FERC Wholesale Formula Rates (PPL, LKE and KU)

In September 2013, KU filed an application with the FERC to adjust the formula rate under which KU provides wholesale requirements power sales to 12 municipal customers. Among other changes, the application requests an amended formula whereby KU would charge cost-based rates with a subsequent true-up to actual costs, replacing the current formula which does not include a true-up. KU's application proposed an authorized return on equity of 10.7%. Certain elements, including the new formula rate, became effective April 23, 2014, subject to refund. In April 2014, nine municipalities submitted notices of termination, under the original notice period provisions, to cease taking power under the wholesale requirements contracts.

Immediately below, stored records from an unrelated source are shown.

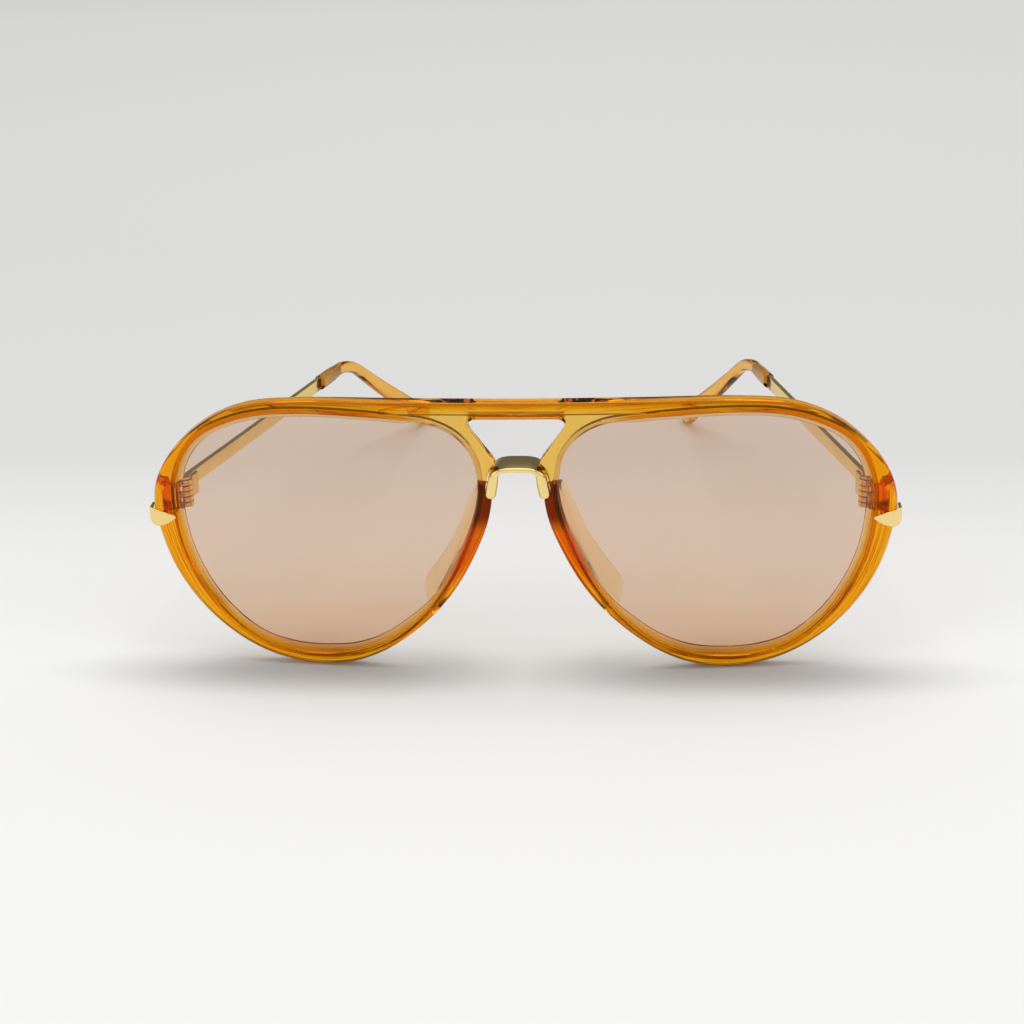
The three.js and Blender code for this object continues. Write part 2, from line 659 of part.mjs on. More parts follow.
for (const [side, sign] of [["left", 1], ["right", -1]]) {
  const sided = (geometry) => (sign > 0 ? bare(geometry) : mirrored(geometry));
  addPiece(front, `lens_${side}`, sided(lens), peachLens);
  addPiece(front, `nose_pad_${side}`, sided(pad), padPlastic);
  addPiece(front, `end_cap_${side}`, sided(cap), goldMetal);

  const hinge = new THREE.Group();
  hinge.position.set(sign * HINGE_X, rivetPlace.y + HINGE_STANDOFF, hingeHeight);
  glasses.add(hinge);
  addPiece(hinge, `hinge_front_leaf_${side}`, sided(frontLeaf), goldMetal);
  addPiece(hinge, `hinge_rivet_low_${side}`, sided(lowRivet), goldMetal);
  addPiece(hinge, `hinge_rivet_high_${side}`, sided(highRivet), goldMetal);
  addPiece(hinge, `hinge_screw_${side}`, sided(screw), goldMetal);

  const temple = new THREE.Group();
  temple.rotation.z = sign * THREE.MathUtils.degToRad(TEMPLE_TOE_IN);
  hinge.add(temple);
  addPiece(temple, `hinge_temple_leaf_${side}`, sided(templeLeaf), goldMetal);

  const sloped = new THREE.Group();
  sloped.position.z = ARM_RISE;
  sloped.rotation.x = -templeDrop;
  temple.add(sloped);
  addPiece(sloped, `temple_arm_${side}`, sided(arm), goldMetal);
  addPiece(sloped, `temple_tip_${side}`, sided(tip), amberTip);
}

// The origin is the middle of the box in plan, at its lowest point.
glasses.updateMatrixWorld(true);
const box = new THREE.Box3().setFromObject(glasses, true);
glasses.position.set(0, -(box.min.y + box.max.y) / 2, -box.min.z);

export default glasses;
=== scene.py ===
"""Aviator sunglasses standing open on a pale floor: amber front, peach lenses, gold metal."""

import math

import bmesh
import bpy
import numpy as np
from mathutils import Matrix, Vector
from mathutils.geometry import delaunay_2d_cdt
from mathutils.kdtree import KDTree


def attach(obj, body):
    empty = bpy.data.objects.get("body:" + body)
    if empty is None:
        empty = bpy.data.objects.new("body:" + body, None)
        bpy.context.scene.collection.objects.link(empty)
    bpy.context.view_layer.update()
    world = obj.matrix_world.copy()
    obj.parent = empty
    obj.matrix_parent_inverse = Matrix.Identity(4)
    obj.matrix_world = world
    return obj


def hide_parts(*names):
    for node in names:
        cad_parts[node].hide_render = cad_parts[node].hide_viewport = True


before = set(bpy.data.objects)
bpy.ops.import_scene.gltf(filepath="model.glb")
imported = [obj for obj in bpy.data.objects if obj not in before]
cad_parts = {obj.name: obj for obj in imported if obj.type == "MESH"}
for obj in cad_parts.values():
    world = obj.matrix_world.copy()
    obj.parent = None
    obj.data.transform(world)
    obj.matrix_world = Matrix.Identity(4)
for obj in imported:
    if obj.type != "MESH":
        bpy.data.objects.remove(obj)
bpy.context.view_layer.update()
MM = 0.001

# ---- camera --------------------------------------------------------------------------------
# In front of the glasses and above them, a little to the wearer's left, looking at the middle
# of the front.

AIM = Vector((-1.26, -71.42, 35.1)) * MM
CAMERA_DISTANCE = 0.3414
CAMERA_ABOVE = math.radians(23.34)
CAMERA_ROUND = math.radians(4.53)
CAMERA_ROLL = math.radians(-1.75)

back = Vector((
    math.sin(CAMERA_ROUND) * math.cos(CAMERA_ABOVE),
    -math.cos(CAMERA_ROUND) * math.cos(CAMERA_ABOVE),
    math.sin(CAMERA_ABOVE),
))
level = Vector((math.cos(CAMERA_ROUND), math.sin(CAMERA_ROUND), 0))
upright = back.cross(level)
right = level * math.cos(CAMERA_ROLL) + upright * math.sin(CAMERA_ROLL)
up = upright * math.cos(CAMERA_ROLL) - level * math.sin(CAMERA_ROLL)
camera = bpy.data.objects.new("camera", bpy.data.cameras.new("camera"))
camera.data.lens = 62.26
camera.data.sensor_width = 36
camera.data.clip_start = 0.01
camera.matrix_world = Matrix.Translation(AIM + back * CAMERA_DISTANCE) @ Matrix(
    (right, up, back)).transposed().to_4x4()
bpy.context.scene.collection.objects.link(camera)
bpy.context.scene.camera = camera

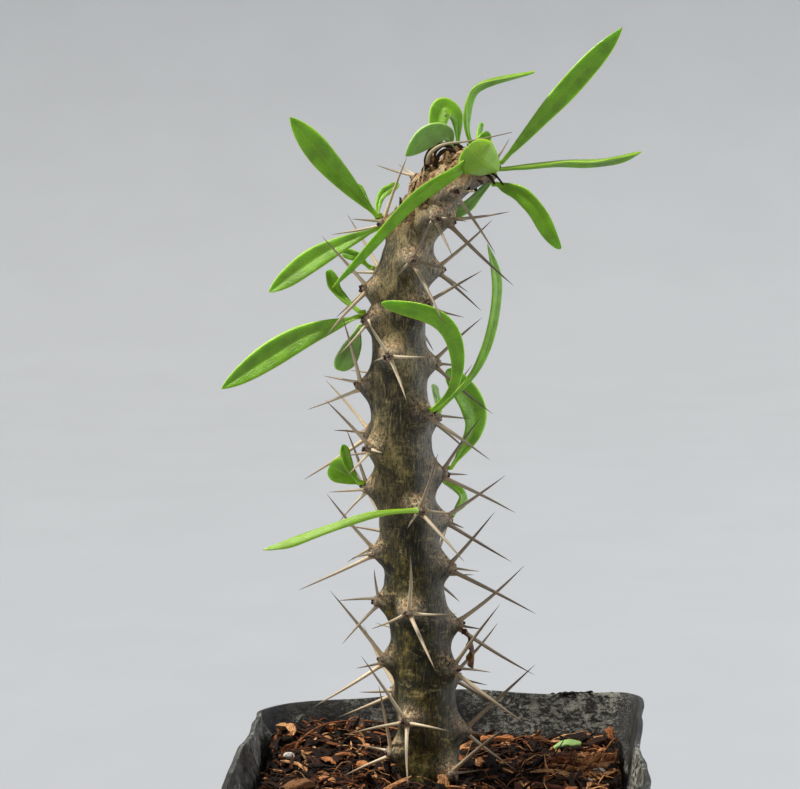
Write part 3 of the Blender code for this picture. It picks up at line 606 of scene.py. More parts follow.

Such terminations are to be effective in 2019, except in the case of one municipality with a 2017 effective date. In addition, a tenth municipality has become a transmission-only customer as of June 2015. In July 2014, KU agreed on settlement terms with the two municipal customers that did not provide termination notices and filed the settlement proposal with the FERC for its approval. In August 2014, the FERC issued an order on the interim settlement agreement allowing the proposed rates to become effective pending a final order. If approved, the settlement agreement will resolve the rate case with respect to these two municipalities, including approval of the formula rate with a true-up provision and authorizing a return on equity of 10% or the return on equity awarded to other parties in this case, whichever is lower. In July 2015, KU and the nine terminating municipalities reached a settlement in principle which, subject to FERC approval, would resolve open matters, including providing for certain refunds, approving the formula rate with a true-up provision, and authorizing a 10.25% return on equity. An unresolved matter with one terminating municipality may be the subject of further negotiations or proceedings. KU cannot predict the ultimate outcome of these FERC proceedings regarding its wholesale power agreements with the municipalities, but does not currently anticipate significant remaining refunds beyond amounts already recorded.